---------- COLLECTED DATA ----------

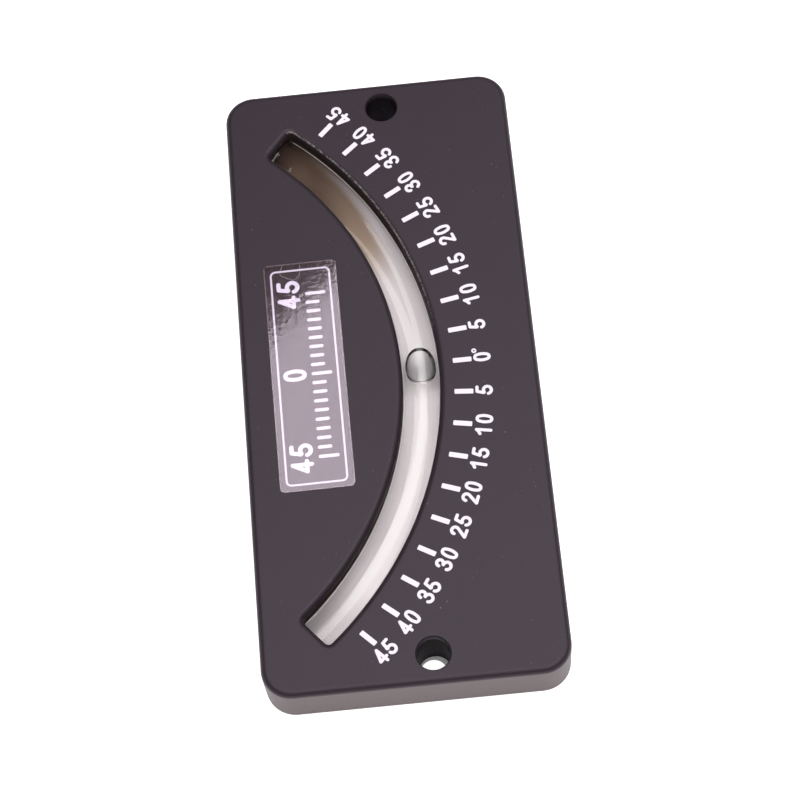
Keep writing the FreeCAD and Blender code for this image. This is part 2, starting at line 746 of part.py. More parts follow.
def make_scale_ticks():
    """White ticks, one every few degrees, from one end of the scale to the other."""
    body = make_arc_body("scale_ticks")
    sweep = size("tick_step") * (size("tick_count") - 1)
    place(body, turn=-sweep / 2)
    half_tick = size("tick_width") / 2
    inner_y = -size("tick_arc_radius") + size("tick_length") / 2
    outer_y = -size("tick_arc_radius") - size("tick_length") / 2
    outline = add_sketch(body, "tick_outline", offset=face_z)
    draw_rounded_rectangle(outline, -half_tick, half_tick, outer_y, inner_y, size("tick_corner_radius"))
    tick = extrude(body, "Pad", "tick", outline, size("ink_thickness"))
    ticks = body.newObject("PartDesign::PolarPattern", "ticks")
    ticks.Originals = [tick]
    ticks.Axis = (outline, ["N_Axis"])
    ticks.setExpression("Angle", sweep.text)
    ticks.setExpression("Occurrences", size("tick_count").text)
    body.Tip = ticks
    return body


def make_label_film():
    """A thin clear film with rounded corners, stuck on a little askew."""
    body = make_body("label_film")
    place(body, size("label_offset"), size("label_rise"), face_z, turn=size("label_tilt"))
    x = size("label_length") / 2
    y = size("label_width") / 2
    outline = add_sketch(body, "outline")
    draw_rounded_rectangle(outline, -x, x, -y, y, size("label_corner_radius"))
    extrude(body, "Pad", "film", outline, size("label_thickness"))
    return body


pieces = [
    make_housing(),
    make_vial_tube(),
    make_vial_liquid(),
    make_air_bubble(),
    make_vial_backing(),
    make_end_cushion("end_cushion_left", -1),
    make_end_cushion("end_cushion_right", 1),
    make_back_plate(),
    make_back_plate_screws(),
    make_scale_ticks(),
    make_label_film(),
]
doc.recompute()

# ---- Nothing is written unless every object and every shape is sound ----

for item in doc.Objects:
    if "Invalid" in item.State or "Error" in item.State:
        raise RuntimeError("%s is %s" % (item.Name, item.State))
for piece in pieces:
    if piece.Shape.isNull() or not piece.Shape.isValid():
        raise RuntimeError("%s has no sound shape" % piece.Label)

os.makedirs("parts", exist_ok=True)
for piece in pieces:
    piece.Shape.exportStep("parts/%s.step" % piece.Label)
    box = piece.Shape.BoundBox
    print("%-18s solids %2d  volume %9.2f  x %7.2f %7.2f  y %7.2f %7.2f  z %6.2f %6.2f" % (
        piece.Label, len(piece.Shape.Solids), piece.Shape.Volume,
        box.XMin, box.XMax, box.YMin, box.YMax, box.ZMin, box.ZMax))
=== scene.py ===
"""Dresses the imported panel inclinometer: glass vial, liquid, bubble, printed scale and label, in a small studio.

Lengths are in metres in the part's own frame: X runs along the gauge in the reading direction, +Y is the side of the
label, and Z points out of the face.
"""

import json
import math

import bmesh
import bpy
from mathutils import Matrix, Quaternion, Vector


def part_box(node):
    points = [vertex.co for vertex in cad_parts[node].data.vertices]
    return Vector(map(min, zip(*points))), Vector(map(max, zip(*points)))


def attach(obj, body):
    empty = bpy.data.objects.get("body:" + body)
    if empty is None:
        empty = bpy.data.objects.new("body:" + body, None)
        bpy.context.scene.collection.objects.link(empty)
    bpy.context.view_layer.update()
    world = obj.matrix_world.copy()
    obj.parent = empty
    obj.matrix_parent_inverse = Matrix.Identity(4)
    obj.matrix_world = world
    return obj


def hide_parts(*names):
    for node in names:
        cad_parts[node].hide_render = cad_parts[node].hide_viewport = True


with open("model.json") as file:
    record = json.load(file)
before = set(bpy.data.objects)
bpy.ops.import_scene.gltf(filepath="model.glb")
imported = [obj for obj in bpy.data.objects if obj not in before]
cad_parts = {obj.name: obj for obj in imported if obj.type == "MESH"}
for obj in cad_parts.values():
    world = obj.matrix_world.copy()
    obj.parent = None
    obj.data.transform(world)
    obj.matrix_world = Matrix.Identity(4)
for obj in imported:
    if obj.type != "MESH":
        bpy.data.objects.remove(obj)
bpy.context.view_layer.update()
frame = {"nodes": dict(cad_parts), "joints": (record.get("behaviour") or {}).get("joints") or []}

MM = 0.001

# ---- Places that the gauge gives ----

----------

What is needed is an exact copy of the lines from the start of the listing through the line where "# ---- Nothing" sits, please, both end lines included and nothing more.

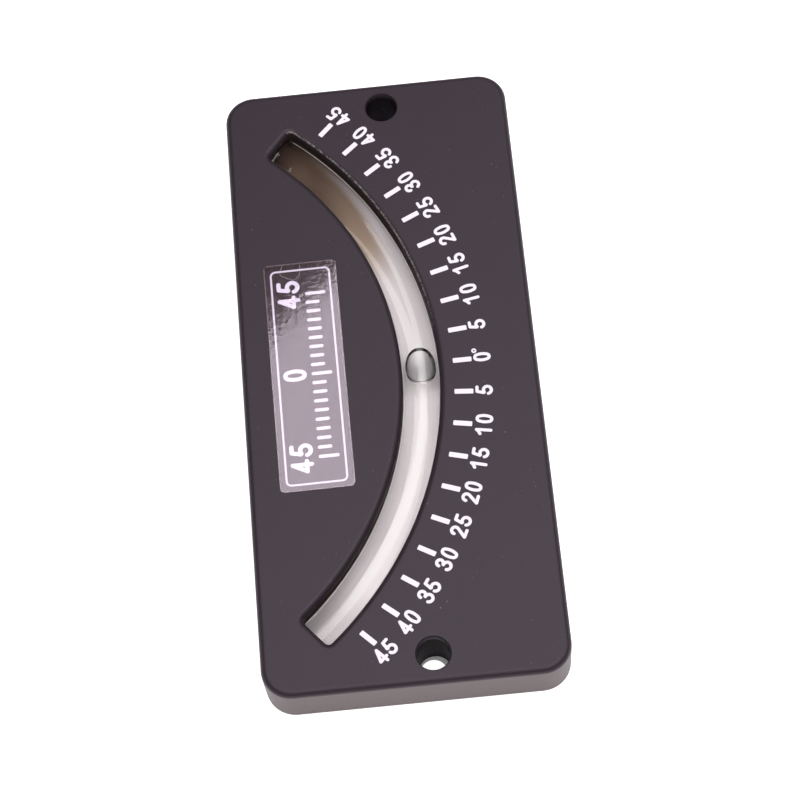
Keep writing the FreeCAD and Blender code for this image. This is part 2, starting at line 746 of part.py. More parts follow.
def make_scale_ticks():
    """White ticks, one every few degrees, from one end of the scale to the other."""
    body = make_arc_body("scale_ticks")
    sweep = size("tick_step") * (size("tick_count") - 1)
    place(body, turn=-sweep / 2)
    half_tick = size("tick_width") / 2
    inner_y = -size("tick_arc_radius") + size("tick_length") / 2
    outer_y = -size("tick_arc_radius") - size("tick_length") / 2
    outline = add_sketch(body, "tick_outline", offset=face_z)
    draw_rounded_rectangle(outline, -half_tick, half_tick, outer_y, inner_y, size("tick_corner_radius"))
    tick = extrude(body, "Pad", "tick", outline, size("ink_thickness"))
    ticks = body.newObject("PartDesign::PolarPattern", "ticks")
    ticks.Originals = [tick]
    ticks.Axis = (outline, ["N_Axis"])
    ticks.setExpression("Angle", sweep.text)
    ticks.setExpression("Occurrences", size("tick_count").text)
    body.Tip = ticks
    return body


def make_label_film():
    """A thin clear film with rounded corners, stuck on a little askew."""
    body = make_body("label_film")
    place(body, size("label_offset"), size("label_rise"), face_z, turn=size("label_tilt"))
    x = size("label_length") / 2
    y = size("label_width") / 2
    outline = add_sketch(body, "outline")
    draw_rounded_rectangle(outline, -x, x, -y, y, size("label_corner_radius"))
    extrude(body, "Pad", "film", outline, size("label_thickness"))
    return body


pieces = [
    make_housing(),
    make_vial_tube(),
    make_vial_liquid(),
    make_air_bubble(),
    make_vial_backing(),
    make_end_cushion("end_cushion_left", -1),
    make_end_cushion("end_cushion_right", 1),
    make_back_plate(),
    make_back_plate_screws(),
    make_scale_ticks(),
    make_label_film(),
]
doc.recompute()

# ---- Nothing is written unless every object and every shape is sound ----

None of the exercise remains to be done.